After 2006, when President Felipe Calderón declared war on his country’s narcotic trade, the violence became ever more grotesque. Bodies were no longer quietly dumped in the desert; they were displayed for all to see and in some cases decapitated or flayed. Often, the levels of violence defied comprehension. Ciudad Juárez became infamous for a series of unsolved sex crimes. Bodies of hundreds of women were found dumped in the municipal rubbish tips and industrial parks on the city’s outskirts. The slaughter gave a new word to the Spanish spoken in Juárez: feminicidio — femicide. Conceivably the transborder killings were the work of rival drug cartels or renegade policemen mixed up in the cartels. Either way, it seemed to be symptomatic of a nation which has long lost its moral bearings.
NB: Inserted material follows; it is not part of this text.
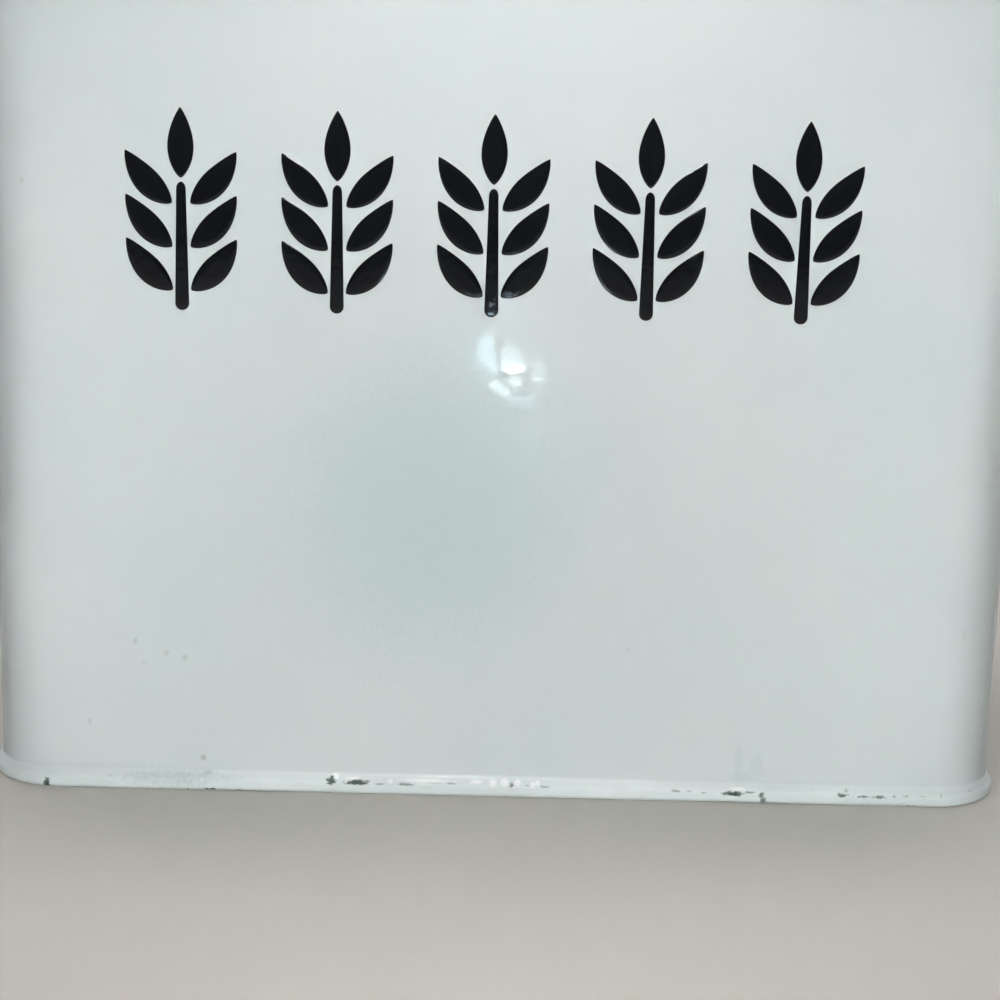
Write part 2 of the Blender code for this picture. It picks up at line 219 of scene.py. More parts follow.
# Where the floor goes over into the white ground: distance from the bin, and depth behind its middle for
# mirrored rays. Each is where that starts and where it ends.
AWAY = (0.45, 2.0)
BEHIND = (-0.3, 0.6)
WHITE = (1.0, 1.0, 1.0, 1.0)

# Heights of the bumps in the coats, lumps to the metre at the edges of spots, and how deep spots reach.
PEEL = 0.02 * MM
CHIP_GRIT = 0.08 * MM
FILM_WAVE = 0.009 * MM
SPOT_GRAIN = 900.0
SPOT_DEPTH = 4 * MM
GLASS_IOR = 1.52

# The coat over the seam: how far it wanders, in cells of what length and height, how far above the fold's
# top the painted highlight on the bead starts and over what height, and the rise from which a drop shows as
# one and takes its painted glint. Rows of the section over which the wander and the rub fade in, and which
# lie on the worn edge and on the ring it wears.
SEAM_WANDER = 0.10 * MM
SEAM_CELL = (9 * MM, 2 * MM)
BEAD_HIGHLIGHT_START = 0.8 * MM
BEAD_HIGHLIGHT_RUN = 1.8 * MM
DROP_SHOWN = 0.12 * MM
WANDER_ROWS = 9
RUB_ROWS = 5
EDGE_ROWS = 8
RING_ROWS = 6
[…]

Throughout, Vulliamy dilates knowledgeably on pre-Hispanic customs and superstitions in Mexico. Known derisively as los indios, the country’s rural dispossessed worship the dark-skinned Virgin of Guadalupe (Mexico’s first indigenous saint), as well as a black-hooded reaper figure known as Her Most Holy Death. These saints are a hybrid of Catholic and Meso- american Inwdian belief, and accord well with the narco-trafficker’s cult of death. Wretchedly, the poor idolise the narco traficante as one of their own made good.
With its paraphernalia of chocolate skulls, scythe-wielding skeletons and other grotesqueries, Vulliamy’s book might have issued from the charnel house of Baudelaire’s imagination. In pages of gritty reportage and low-life legwork, Amexica creates a truly evil sense of menace. If Vulliamy has a weakness for bijoux adjectives such as ‘lambent’, ‘scintillescent’ and ‘griseous’, he has produced an extraordinarily powerful work of reportage. Rarely has the adage ‘Poor Mexico! So far from God and so close to the United States!’ seemed so relevant.